The Modern Way: Puppeteer
The Idea
Why fight with XML structures when you already know HTML and CSS?
The approach:
- Build the document as HTML/CSS (or with a template engine like Handlebars)
- Launch Puppeteer (headless Chrome)
- Render the HTML
- Export as PDF
No XML, no namespaces, no run properties.
In Practice
const puppeteer = require('puppeteer');
const browser = await puppeteer.launch();
const page = await browser.newPage();
await page.setContent(`
<html>
<style>
body { font-family: Arial, sans-serif; margin: 40px; }
h1 { color: #333; border-bottom: 2px solid #666; }
table { width: 100%; border-collapse: collapse; }
td, th { border: 1px solid #ccc; padding: 8px; }
</style>
<body>
<h1>Angebot Nr. ${offerNumber}</h1>
<p>Sehr geehrte/r ${customerName},</p>
<table>
<tr><th>Position</th><th>Beschreibung</th><th>Preis</th></tr>
${items.map(i =>
`<tr><td>${i.pos}</td><td>${i.desc}</td><td>${i.price}</td></tr>`
).join('')}
</table>
</body>
</html>
`);
await page.pdf({ path: 'angebot.pdf', format: 'A4' });
await browser.close();
That is essentially the entire code. The same output would have required many times the number of lines with Apache POI.
Advantages
- HTML and CSS — technologies every web developer knows. No new format, no cryptic APIs.
- Preview in the browser — open the template, press F12, done. No XML debugging.
- CSS layout — Grid, Flexbox, Media Queries. Complex layouts that would be extremely tedious in OOXML are straightforward with CSS.
- Template engines — Handlebars, Nunjucks, or simply template literals. Insert data just like on a website.
- Maintainability — new team members can get started immediately. HTML/CSS skills are widespread; OOXML expertise is not.
Limitations
The Puppeteer approach also has weaknesses:
- Page breaks — CSS offers
page-break-before/afterandbreak-inside, but behavior with dynamic content is not always predictable. - Headers and footers — Puppeteer supports them in
page.pdf(), but only as a separate HTML template. Page numbers work; complex headers with images become cumbersome. - No .docx output — Puppeteer produces PDFs. If you need an editable Word document, you’ll have to use other libraries or combine both approaches.
- Resource consumption — a headless Chrome instance is not lightweight. For batch processing, you need pooling and resource management.
- Print CSS —
@media printand@pagehave their own rules.
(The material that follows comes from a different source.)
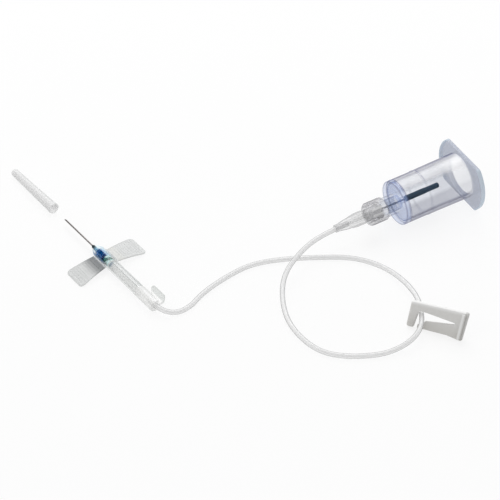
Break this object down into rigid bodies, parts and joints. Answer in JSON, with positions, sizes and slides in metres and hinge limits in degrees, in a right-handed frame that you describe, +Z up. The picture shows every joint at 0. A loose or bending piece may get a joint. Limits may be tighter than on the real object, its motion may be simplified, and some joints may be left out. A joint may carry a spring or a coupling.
{
  "type": "winged infusion set",
  "caption": "Winged needle with sliding safety shield, thin tube, slide clamp and luer joined to a clear holder for sample tubes, lying on a table.",
  "frame": {"origin": "on the table, under the middle of the box round every piece but the tubing and its clamp", "axes": "+X along the tube holder towards its open mouth, +Z up"},
  "size_m": [0.1646, 0.1736, 0.0222],
  "materials": {
    "needle_steel": "polished stainless tube with a ground bevel",
    "glue": "cured dark adhesive",
    "hub_blue": "moulded deep blue, glossy",
    "grip_plastic": "translucent moulded plastic",
    "shield_plastic": "clear moulded plastic, slightly hazy",
    "wing_plastic": "soft translucent sheet with fine ribs",
    "cap_plastic": "frosted translucent plastic",
    "tube_plastic": "clear flexible tubing, glossy",
    "clamp_plastic": "opaque off-white, satin",
    "luer_plastic": "clear moulded plastic",
    "adapter_plastic": "clear moulded plastic",
    "sleeve_rubber": "matt dark rubber",
    "holder_plastic": "clear plastic with a blue tint, glossy"
  },
  "bodies": {
    "set": {"needle_cannula": "needle_steel", "hub_glue_bead": "glue", "needle_hub": "hub_blue", "rear_barrel": "grip_plastic", "tubing": "tube_plastic", "luer_connector": "luer_plastic", "luer_adapter": "adapter_plastic", "holder_cannula": "needle_steel", "rubber_sleeve": "sleeve_rubber", "tube_holder": "holder_plastic"},
    "shield": {"shield_barrel": "shield_plastic", "wings": "wing_plastic"},
    "cap": {"needle_cap": "cap_plastic"},
    "clamp": {"slide_clamp": "clamp_plastic"}
  },
  "joints": [
    {"name": "shield_slide", "type": "slide", "parent": "set", "child": "shield", "axis": [-0.1513, 0.9885, 0], "range_m": [0, 0.024]},
    {"name": "needle_cap_slide", "type": "slide", "parent": "shield", "child": "cap", "axis": [0.1513, -0.9885, 0], "range_m": [0, 0.0308]},
    {"name": "clamp_slide", "type": "slide", "parent": "set", "child": "clamp", "axis": [-0.6101, 0.7923, 0], "range_m": [0, 0.0113], "deforming": ["tubing"]}
  ]
}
Not everything that works on screen looks the same in a PDF.
The key difference: these problems are solvable and well-documented. With OOXML issues, you often end up in decade-old JIRA tickets with the status “Won’t Fix.”
Comparison at a Glance
| Aspect | Apache POI (OOXML) | Puppeteer (HTML/CSS) |
|---|---|---|
| Learning curve | Steep — OOXML knowledge required | Gentle — HTML/CSS is enough |
| Output format | .docx, .xlsx natively | PDF natively, .docx only via workarounds |
| Layout control | Tedious, lots of boilerplate | CSS — flexible and powerful |
| Debugging | Sifting through XML | Browser DevTools |
| Maintainability | Low, specialized knowledge needed | High, standard web skills |
| Performance | Lightweight, fast | Headless browser = more resources |
| Editable documents | Yes | No (PDF only) |
Use in Practice
In the context of Document Management Systems (DMS) , this approach becomes particularly useful:
- Quotes and invoices — data from CRM or ERP, fixed template, variable values.
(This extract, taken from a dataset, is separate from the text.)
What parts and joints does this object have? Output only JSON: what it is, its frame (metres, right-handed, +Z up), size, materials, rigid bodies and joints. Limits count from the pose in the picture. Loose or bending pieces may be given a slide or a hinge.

- Contracts and forms — standardized documents with individual fields. Build once, use thousands of times.
- Reports — KPI reports, status reports, audit logs. Pull data, fill template, store PDF.
- Onboarding documents — employment contracts, checklists, access credentials. Same structure, individual content.
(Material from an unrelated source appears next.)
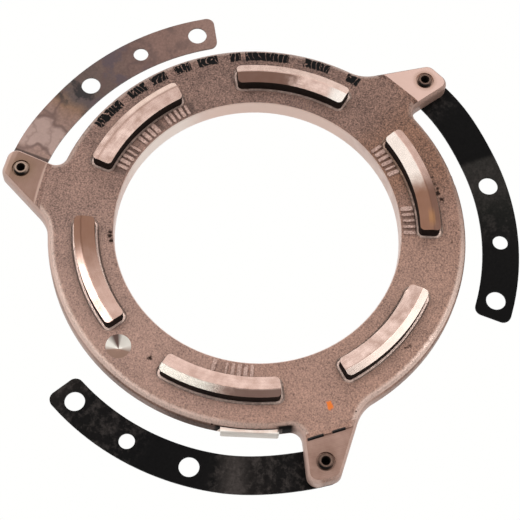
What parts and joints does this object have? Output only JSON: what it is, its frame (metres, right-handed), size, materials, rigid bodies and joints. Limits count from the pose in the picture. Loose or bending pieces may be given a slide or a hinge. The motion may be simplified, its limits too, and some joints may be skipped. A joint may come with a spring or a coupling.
{
  "type": "clutch pressure plate",
  "caption": "Cast ring that clamps a clutch disc, with spring fulcrum lands and tangential leaf straps riveted to its lugs for bolting to the cover.",
  "frame": {"origin": "centre of the bore on the friction face", "axes": "+Z from the friction face to the diaphragm-spring side, +Y through the first lug; straps run clockwise from their lugs seen from +Z"},
  "size_m": [0.2441, 0.258, 0.0196],
  "materials": {
    "cast_iron": "as-cast skin with machined lands, pads, bore and friction face",
    "strap_bare": "bare spring steel with oil and heat stains",
    "strap_blued": "dark blued spring steel with an oil film",
    "rivet_steel": "cold-formed plain steel"
  },
  "bodies": {
    "plate": {"pressure_ring": "cast_iron", "rivet_a": "rivet_steel", "rivet_b": "rivet_steel", "rivet_c": "rivet_steel"},
    "strap_a": {"strap_a_upper_leaf": "strap_bare", "strap_a_lower_leaf": "strap_bare"},
    "strap_b": {"strap_b_upper_leaf": "strap_blued", "strap_b_lower_leaf": "strap_blued"},
    "strap_c": {"strap_c_upper_leaf": "strap_blued", "strap_c_lower_leaf": "strap_blued"}
  },
  "joints": [
    {"name": "strap_a_lift", "type": "slide", "parent": "plate", "child": "strap_a", "axis": [0, 0, 1], "range_m": [-0.001, 0.004], "stiffness_N_per_m": 7500, "deforming": ["strap_a_upper_leaf", "strap_a_lower_leaf"]},
    {"name": "strap_b_lift", "type": "slide", "parent": "plate", "child": "strap_b", "axis": [0, 0, 1], "range_m": [-0.001, 0.004], "stiffness_N_per_m": 7500, "deforming": ["strap_b_upper_leaf", "strap_b_lower_leaf"]},
    {"name": "strap_c_lift", "type": "slide", "parent": "plate", "child": "strap_c", "axis": [0, 0, 1], "range_m": [-0.001, 0.004], "stiffness_N_per_m": 7500, "deforming": ["strap_c_upper_leaf", "strap_c_lower_leaf"]}
  ]
}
- Archiving — automatically generated PDFs are long-term stable (PDF/A) and searchable.
A typical workflow: an event triggers the generation, data is pulled from the source, the template is filled, and the PDF is automatically stored in the DMS — with metadata, versioning, and access controls.
Conclusion
OOXML and Apache POI work, but the effort is often disproportionate to the result. Puppeteer is not a universal solution — but it leverages technologies that web developers already master, and turns document generation into a solvable problem.
As long as the output can be PDF, I would always choose the HTML-to-PDF approach today.